In fact, Jamie's toys must have helped b/c he landed the first two fish; nice wild Gallatin River rainbows. The rest of us saw rises and had strikes but no lucky strikes.

After lunch, we headed further downstream, and I found a spot to wade across (very strong current! It was a near dunking...). But that gave me access to a couple of pools that were not easy to reach from the near side. I happened upon the right fly for the day (PMD) and landed 3 nice rainbows myself, making sure Colin was witness so it would not be treated as one just so fish story... Unfortunately, no pics of these fish, and they were all caught and released. But the other photos shows us heading off to the stream. We look fairly eager, eh?

I'm Back!!! And it's 2007

July 11

The long-awaited trip to Montana for a flyfishing adventure came July 11. Bill Peterjohn and I boarded the flight in Pittsburgh after a 1 hr delay, arriving in Minneapolis with only 15 minutes to reach our next gate on the far side of the airport. I was glad I had been running quite a bit this past winter in spring, because it came in handy! We made the flight, and miraculously, so did our luggage. So this was clearly the quickest trip to Bozeman ever. We arrived shortly after 1 PM, got the rental car, bought some grocs, and were on our to Big Sky Dream, our home in the mountains.

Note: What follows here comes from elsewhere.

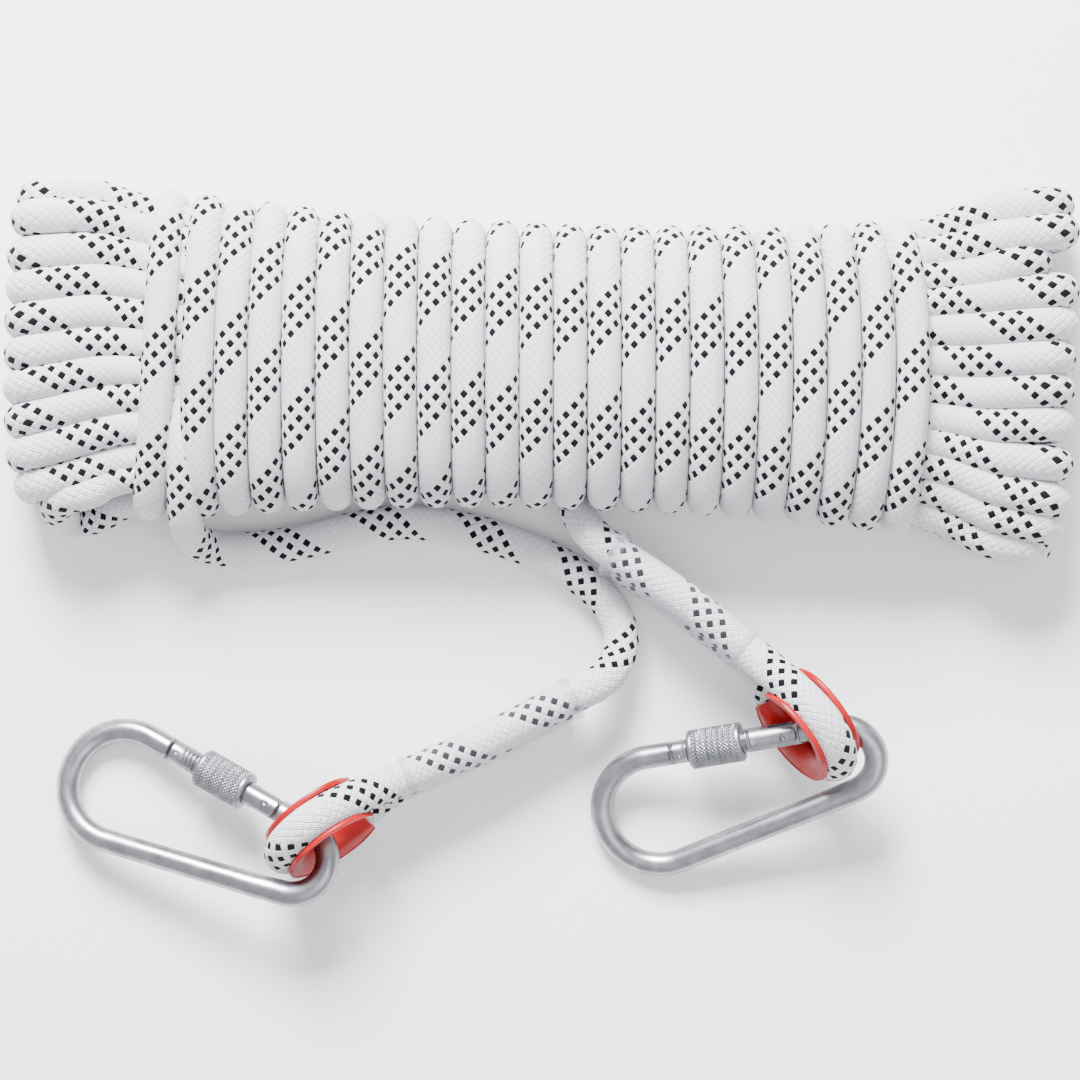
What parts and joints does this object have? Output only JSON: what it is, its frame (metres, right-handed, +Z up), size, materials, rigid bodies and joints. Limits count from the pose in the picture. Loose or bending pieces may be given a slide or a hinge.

No fishing on day one, but Kev and I were eager to hit a few of the green fuzzy spheres, so off we rode on bikes to the nearby community courts. What a way to start getting acclimated to altitude! Felt good.

Jamie arrived later in time for sumptuous pasta dinner, and the planning began for our first day on the river.

We decided to stay relatively close to home on Thursday and fish the Gallatin River outside the park, necessitating purchase of a Montana license.